Data section –
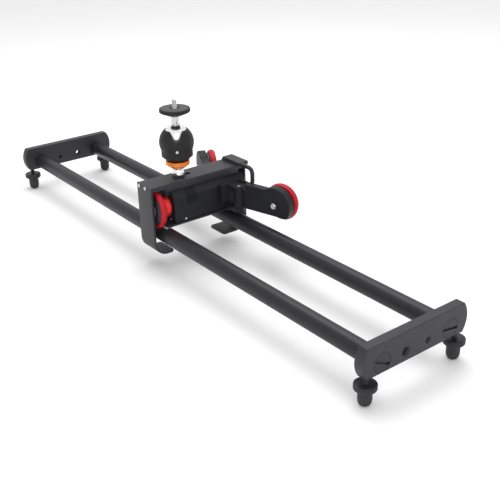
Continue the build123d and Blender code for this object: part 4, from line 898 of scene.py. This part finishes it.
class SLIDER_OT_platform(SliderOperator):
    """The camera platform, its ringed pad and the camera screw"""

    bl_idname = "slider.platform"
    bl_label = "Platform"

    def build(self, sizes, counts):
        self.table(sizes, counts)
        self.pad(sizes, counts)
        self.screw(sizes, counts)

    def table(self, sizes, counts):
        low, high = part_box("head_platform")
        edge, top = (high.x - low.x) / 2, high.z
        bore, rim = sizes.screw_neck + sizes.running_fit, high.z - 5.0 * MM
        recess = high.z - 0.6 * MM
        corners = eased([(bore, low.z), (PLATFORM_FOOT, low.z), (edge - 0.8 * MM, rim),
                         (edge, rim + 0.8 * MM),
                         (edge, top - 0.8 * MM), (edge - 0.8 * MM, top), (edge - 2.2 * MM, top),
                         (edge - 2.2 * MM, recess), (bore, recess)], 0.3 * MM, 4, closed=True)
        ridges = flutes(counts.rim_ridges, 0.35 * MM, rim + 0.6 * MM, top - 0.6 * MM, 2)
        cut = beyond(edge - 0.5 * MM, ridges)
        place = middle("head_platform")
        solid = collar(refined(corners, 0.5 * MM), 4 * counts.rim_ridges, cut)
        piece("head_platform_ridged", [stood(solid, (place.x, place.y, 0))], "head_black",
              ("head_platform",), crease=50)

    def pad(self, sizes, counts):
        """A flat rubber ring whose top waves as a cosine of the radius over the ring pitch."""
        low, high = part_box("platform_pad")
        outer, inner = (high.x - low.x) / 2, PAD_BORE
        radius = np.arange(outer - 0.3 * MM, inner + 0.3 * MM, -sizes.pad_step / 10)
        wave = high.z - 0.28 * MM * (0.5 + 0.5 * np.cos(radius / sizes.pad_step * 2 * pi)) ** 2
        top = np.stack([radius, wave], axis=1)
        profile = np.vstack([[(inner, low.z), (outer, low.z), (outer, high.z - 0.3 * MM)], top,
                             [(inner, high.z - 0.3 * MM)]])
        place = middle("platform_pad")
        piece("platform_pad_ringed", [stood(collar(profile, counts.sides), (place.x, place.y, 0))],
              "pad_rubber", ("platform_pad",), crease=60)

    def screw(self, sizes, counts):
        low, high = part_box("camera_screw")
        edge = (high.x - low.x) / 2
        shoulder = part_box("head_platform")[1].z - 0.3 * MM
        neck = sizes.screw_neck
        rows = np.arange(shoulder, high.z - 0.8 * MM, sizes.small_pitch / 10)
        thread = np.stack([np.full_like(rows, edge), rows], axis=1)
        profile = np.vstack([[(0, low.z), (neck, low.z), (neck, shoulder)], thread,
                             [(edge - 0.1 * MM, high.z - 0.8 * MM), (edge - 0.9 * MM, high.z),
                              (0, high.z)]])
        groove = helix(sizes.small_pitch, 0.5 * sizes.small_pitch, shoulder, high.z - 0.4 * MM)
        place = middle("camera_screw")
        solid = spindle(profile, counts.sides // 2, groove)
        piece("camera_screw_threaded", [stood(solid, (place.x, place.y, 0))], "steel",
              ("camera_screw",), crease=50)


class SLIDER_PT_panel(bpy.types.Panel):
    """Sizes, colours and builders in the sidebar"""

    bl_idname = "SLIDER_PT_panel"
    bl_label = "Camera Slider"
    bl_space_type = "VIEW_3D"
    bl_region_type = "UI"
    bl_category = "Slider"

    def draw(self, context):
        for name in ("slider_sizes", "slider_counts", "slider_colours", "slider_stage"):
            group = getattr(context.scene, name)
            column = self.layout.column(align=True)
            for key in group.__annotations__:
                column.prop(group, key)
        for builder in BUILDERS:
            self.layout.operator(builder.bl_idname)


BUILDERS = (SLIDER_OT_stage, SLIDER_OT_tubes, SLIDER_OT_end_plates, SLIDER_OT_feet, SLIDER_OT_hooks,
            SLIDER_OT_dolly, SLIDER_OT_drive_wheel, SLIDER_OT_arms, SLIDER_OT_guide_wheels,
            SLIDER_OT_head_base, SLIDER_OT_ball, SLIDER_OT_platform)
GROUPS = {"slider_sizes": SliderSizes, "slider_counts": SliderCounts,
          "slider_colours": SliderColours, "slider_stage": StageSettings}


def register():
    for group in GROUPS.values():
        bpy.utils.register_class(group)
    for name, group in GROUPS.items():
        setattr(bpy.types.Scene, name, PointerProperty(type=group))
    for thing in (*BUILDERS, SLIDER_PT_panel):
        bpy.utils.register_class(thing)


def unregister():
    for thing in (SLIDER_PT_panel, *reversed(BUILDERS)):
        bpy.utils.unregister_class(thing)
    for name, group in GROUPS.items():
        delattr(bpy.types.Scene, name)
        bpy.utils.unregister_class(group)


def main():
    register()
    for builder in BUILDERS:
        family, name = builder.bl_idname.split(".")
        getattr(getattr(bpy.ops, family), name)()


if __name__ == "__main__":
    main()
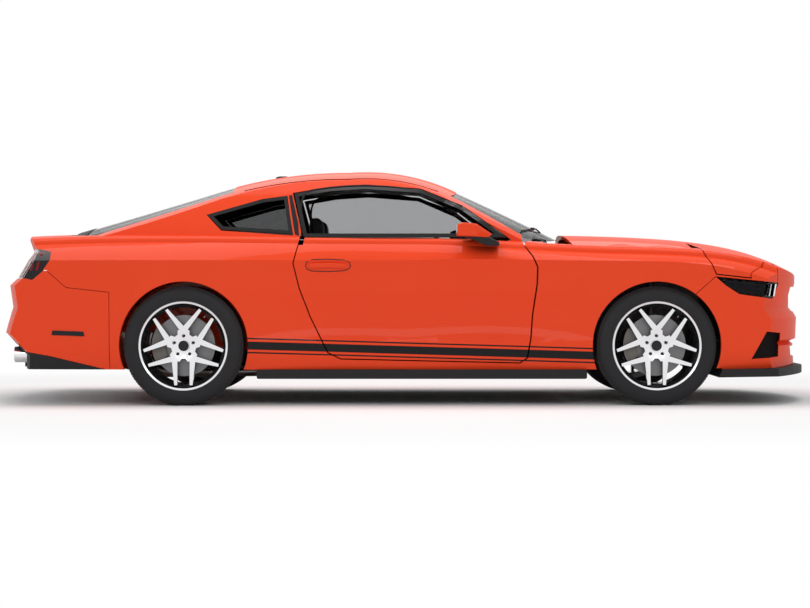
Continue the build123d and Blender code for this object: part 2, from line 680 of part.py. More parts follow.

Task statement –
Identify the lines above with the word "object". Copy them.

The completed task –
Continue the build123d and Blender code for this object: part 4, from line 898 of scene.py. This part finishes it.
Continue the build123d and Blender code for this object: part 2, from line 680 of part.py. More parts follow.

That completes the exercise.